The Ultimate Air Fryer Latke Recipe

Happy Hanukkah Jewfolk! Let’s talk latkes and let’s get real. We all love them, but we hate to make them. We love the smell of freshly fried latkes, but we hate the smell that permeates every nook and cranny of our homes for many more than 8 nights. We love the traditions associated with mincing onions, grating potatoes, getting burned by splashes of hot oil, and the maddening amount of paper towels used over the course of this holiday. 

I could go on and on…the applesauce, the sour cream, the attempts at new varieties. That time I made cheddar jalapeno latkes, for example. The debate over which potato to get – russets or Yukon golds? Vegetable or canola oil? 

You get it. We all get it. Oh wait, I forgot about the mess. The stovetop wipe down, the potato peels that somehow evade the disposal, and that smell that never leaves. 

FULL DISCLAIMER: For the record, I love the smell. I love the smell because it reminds me of my Grandma’s house. This was the house where I probably ate my first latke and this was the house where I learned how to make latkes. I’ve stunk up kitchens in Minnetonka, Plymouth, and now Golden Valley – but each and every time my mind is actually in a house on 179th Street in Queens.

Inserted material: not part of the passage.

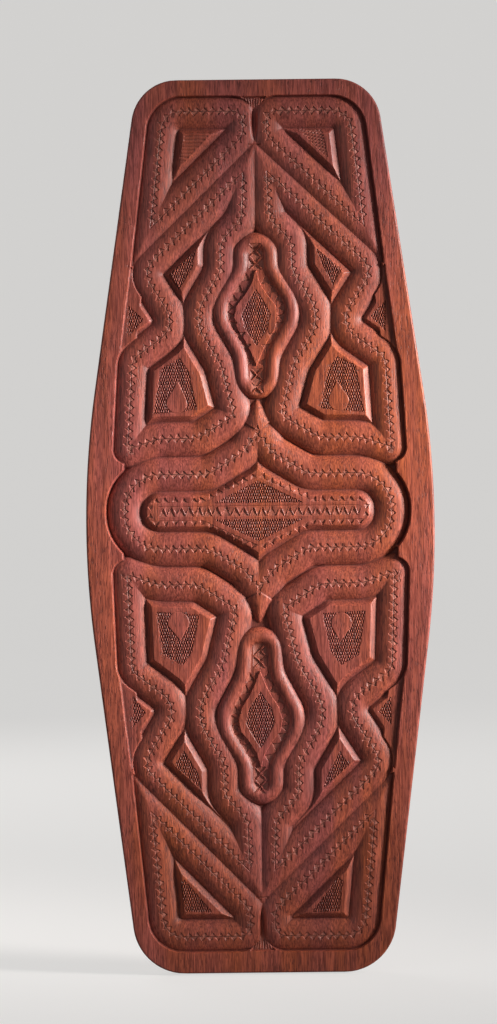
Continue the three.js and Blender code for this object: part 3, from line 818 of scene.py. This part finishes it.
# rows crowd towards the ends, where the outline turns through the rounded corners
share = np.linspace(-1, 1, ROWS + 1)
row_z = HALF * (share * 0.985 + 0.015 * np.sin(share * math.pi / 2) ** 15)
row_half = corner_half(row_z)
grid_x = row_half[:, None] * np.linspace(-1, 1, COLUMNS + 1)[None, :]
grid_z = np.repeat(row_z[:, None], COLUMNS + 1, 1)

from_edge = sample(distance_to(both_sides(row_half, row_z), 8 * MM), grid_x, grid_z)
on_edge = np.zeros(grid_x.shape, bool)
on_edge[0], on_edge[-1], on_edge[:, 0], on_edge[:, -1] = True, True, True, True
from_edge[on_edge] = 0
fall = ARRIS - np.clip(from_edge, 0, ARRIS)
round_over = -(ARRIS - np.sqrt(np.clip(ARRIS**2 - fall**2, 0, None)))
grid_depth = np.minimum(sample(sheet, grid_x, grid_z), 0.05 * MM) + round_over
grid_depth[on_edge] = -ARRIS

bpy.ops.mesh.primitive_grid_add(x_subdivisions=COLUMNS, y_subdivisions=ROWS, size=1, location=(0, 0, 0))
board = bpy.context.object
board.name = "shield_board"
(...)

There has to be a better way! Traditions are great, but so is evolution. Well, folks – TC Jewfolk to be precise – I have discovered the better way. In the last several months, I have lost over 40 pounds – and I attribute some of that to my newest countertop appliance, the magical Air Fryer. I was late to the game – afraid to have yet another appliance that gets used a few times and then gets buried with the rest. But not my air fryer. Cooking without added fats is a challenge for anyone with taste buds, so the air fryer has saved me. I use it multiple times a week for a variety of things. One of my favorites is making steak fries – delectable potato wedges cooked with absolutely zero oil. It dawned on me a few weeks ago that I could make latkes in my air fryer – without oil, without any mess, and without any guilt for eating more than one. 

Let me pause here and acknowledge what you’re thinking – the oil is the key. It’s Hanukkah after all. Good news, my Jewfolk. I use cooking spray to coat everything, so there is technically oil, but at zero calories (and no mess). 

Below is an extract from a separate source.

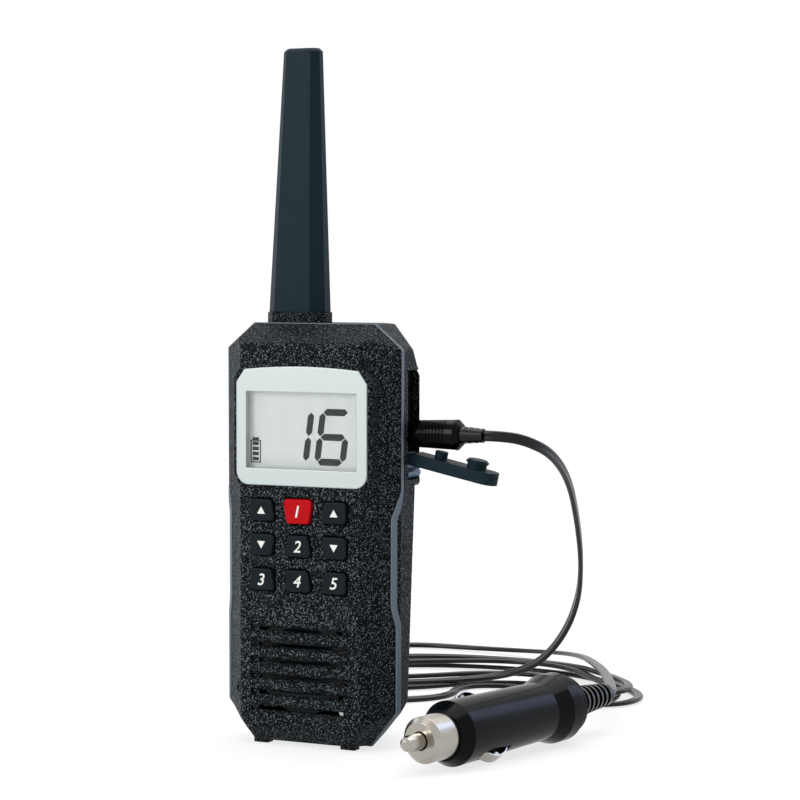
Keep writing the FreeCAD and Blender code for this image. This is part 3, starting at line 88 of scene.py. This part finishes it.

Last week, I tried it. I used the standard latke recipe I have used since I started making them myself. And I cannot speak more highly of the results. Crispy outside, soft in the middle. 

Here’s my recipe for one batch (made 7-9 medium-sized latkes):

1 large russet potato, grated 

1 small onion, minced

1 egg

½ teaspoon baking powder

¼ cup flour

Salt and pepper to taste

Mix everything together. Form into patties. Air fry on 400 for 10-12 minutes. Flip the latkes halfway through. 

I know some people are purists and some are skeptics (I’m looking at you TC Jewfolk Executive Director). But this guy is living his best Hanukkah life and not even contemplating a return to the ways of old. If you have an air fryer or if you get one for Hanukkah, I urge you to try this method. And really, enjoy your latkes any which way you want – celebrating the holiday is much more important than figuring out how to dispose of a gallon of used cooking oil.